Le mode de fonctionnement de l’entreprise ne semble pas avoir d’impact sur sa performance. En revanche, il a un coût en termes de motivation des dirigeants. Dans les entreprises où la prise de décisions est peu partagée, les équipes éprouvent moins de satisfaction dans leur travail. Les directeurs de division se vivent comme des exécutants et se retrouvent souvent en compétition les uns avec les autres. Ils avouent une forme de souffrance. Surtout, cela les oblige à beaucoup de politicaillerie pour se faire entendre du P-DG. Le choix du CEO est donc loin d’être anodin.
Vos conclusions sont-elles transposables aux entreprises françaises ?

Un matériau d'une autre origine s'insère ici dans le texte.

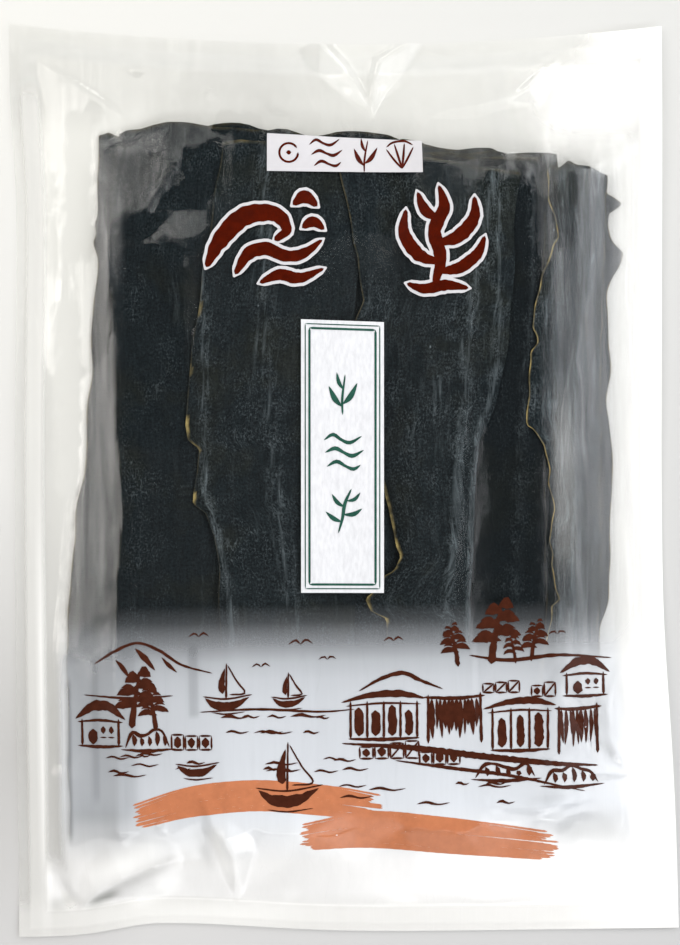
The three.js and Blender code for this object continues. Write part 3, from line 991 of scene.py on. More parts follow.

Culturellement, les Canadiens ont la réputation d’avoir un mode de management collaboratif. En France, j’aurais sans doute trouvé des chefs d’entreprise plus dirigistes. Les structures françaises très élitistes n’y sont pas étrangères. Elles forment des jeunes qui se sentent très tôt capables de prendre des décisions. Ils ont la tête bien faite, mais cela ne veut pas dire qu’ils ont les compétences suffisantes pour travailler en équipe. À Audencia, nos étudiants français arrivent avec une conception du travail collectif bien particulière. Ils ont tendance à se partager le travail et à mettre bout à bout les résultats sans travail en commun. Tout l’enjeu est de les amener à comprendre les ressorts du travail collectif pour favoriser des modes de management plus collaboratif.
40 ans.
PARCOURS
Enseignante-chercheuse en management des ressources humaines à Audencia Nantes, elle a obtenu un doctorat en management (PhD) à HEC Montréal. Sa thèse porte sur la structure et le fonctionnement des groupes de direction et le rôle du P-DG. Céline Legrand a par ailleurs enseigné à l’université McGill, à Montréal, à l’ESCP-EAP, à Grenoble École de management. Elle s’intéresse plus particulièrement au comportement humain dans les organisations.